> [Given task] Give only the count of lines containing "joints".

> [Supplied material]
—————

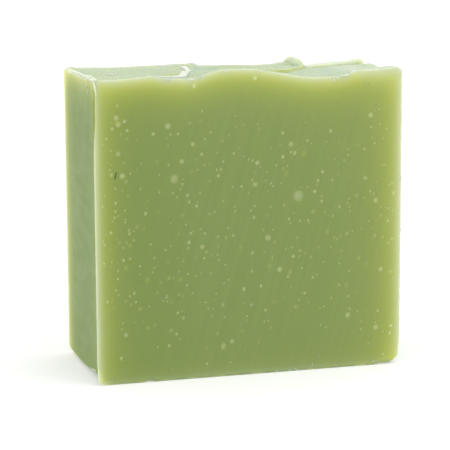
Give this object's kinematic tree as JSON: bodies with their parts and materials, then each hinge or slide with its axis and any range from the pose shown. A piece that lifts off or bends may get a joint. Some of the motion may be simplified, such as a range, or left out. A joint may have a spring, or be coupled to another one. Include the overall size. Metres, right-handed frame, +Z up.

—————

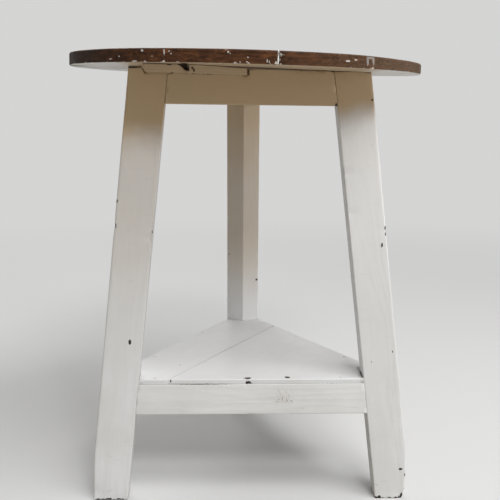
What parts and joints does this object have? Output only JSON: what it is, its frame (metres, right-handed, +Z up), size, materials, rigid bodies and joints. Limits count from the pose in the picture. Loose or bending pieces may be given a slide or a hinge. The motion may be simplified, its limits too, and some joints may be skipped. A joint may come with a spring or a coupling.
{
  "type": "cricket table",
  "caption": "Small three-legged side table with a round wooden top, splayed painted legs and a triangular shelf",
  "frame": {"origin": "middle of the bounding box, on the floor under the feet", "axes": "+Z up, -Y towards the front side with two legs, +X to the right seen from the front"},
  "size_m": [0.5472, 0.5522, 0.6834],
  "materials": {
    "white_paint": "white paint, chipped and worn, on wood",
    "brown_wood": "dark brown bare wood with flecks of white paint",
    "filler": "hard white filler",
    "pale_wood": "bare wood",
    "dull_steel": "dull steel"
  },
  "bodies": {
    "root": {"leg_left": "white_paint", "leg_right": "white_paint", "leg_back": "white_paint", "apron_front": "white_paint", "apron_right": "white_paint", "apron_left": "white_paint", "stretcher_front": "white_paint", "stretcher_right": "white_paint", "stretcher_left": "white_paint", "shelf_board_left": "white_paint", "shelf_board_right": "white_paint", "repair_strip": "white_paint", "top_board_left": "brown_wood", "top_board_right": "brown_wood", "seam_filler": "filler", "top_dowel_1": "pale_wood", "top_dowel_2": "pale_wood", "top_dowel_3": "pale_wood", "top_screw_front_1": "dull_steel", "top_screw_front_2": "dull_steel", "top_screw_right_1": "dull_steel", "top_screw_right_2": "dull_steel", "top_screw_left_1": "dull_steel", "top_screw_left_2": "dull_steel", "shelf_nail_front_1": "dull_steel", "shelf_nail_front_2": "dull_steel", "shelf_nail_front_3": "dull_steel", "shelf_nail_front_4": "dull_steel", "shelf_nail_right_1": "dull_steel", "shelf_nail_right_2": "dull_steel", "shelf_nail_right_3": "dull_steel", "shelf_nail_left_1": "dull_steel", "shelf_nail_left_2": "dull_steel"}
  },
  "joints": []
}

—————

> [Response below] 2